+++ Dataset section +++

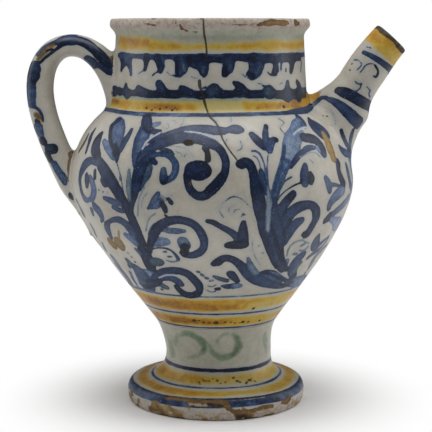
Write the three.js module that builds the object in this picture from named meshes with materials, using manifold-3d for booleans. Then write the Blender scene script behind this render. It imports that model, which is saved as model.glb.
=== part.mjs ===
// A footed pharmacy syrup jar in tin-glazed earthenware, in millimetres, +Z up.
// The potter makes it from five pieces of clay: a hollow pedestal foot, a body, a collar-like neck with its
// rim, a tubular spout and a strap handle. The thrown pieces are round but sit a little off centre on each
// other. The origin is the middle of the ring that the foot stands on, the spout points along +X and the
// handle along -X.
import * as THREE from "three";
import { mergeVertices } from "three/addons/utils/BufferGeometryUtils.js";
import Module from "manifold-3d";

// Joints
const JOINT_GAP = 0.3; // left between a stuck-on piece and the wall that it is stuck to

// Foot
const FOOT_HEIGHT = 50; // up to the seam with the body
const FOOT_RADIUS = 53.6; // at the widest part of the disc
const FOOT_BULGE_HEIGHT = 6.5; // where the disc is widest
const FOOT_REST_RADIUS = 51; // outer edge of the ring that it stands on
const FOOT_RING_WIDTH = 6.5; // width of that ring
const FOOT_DISC_HEIGHT = 13.2; // height of the disc's upper edge
const FOOT_DISC_THICKNESS = 7;
const FOOT_EDGE_ROUND = 5; // width of the disc's rounded upper edge
const STEM_RADIUS = 31.8; // at its waist
const STEM_WAIST_HEIGHT = 29;
const STEM_WALL = 7;

// Body
const BODY_HEIGHT = 126; // from seam to seam
const BODY_BASE_RADIUS = 36.4; // at the seam with the foot
const BELLY_RADIUS = 83.9;
const BELLY_RISE = 84; // from the lower seam to the widest part
const BODY_WALL = 6.5;
const BODY_FLOOR = 8;

// Neck
const NECK_HEIGHT = 52.5; // from its seam to the top of the rim
const NECK_SEAM_RADIUS = 61;
const NECK_RADIUS = 57.4; // just above the sweep at its root
const NECK_TOP_RADIUS = 55.4; // just under the lip
const NECK_WALL = 5.6;
const NECK_SWEEP = 8; // height of the outward sweep above the seam
const RIM_RADIUS = 58.9;
const RIM_DEPTH = 10.5; // how far down the lip reaches
const RIM_EDGE_DEPTH = 3.7; // where the lip is widest
const RIM_EDGE_ROUND = 1.6;
const RIM_LAND = 3; // flat width on top of the lip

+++

Using the material above, state how many lines include the string "part". Answer with a single number.

3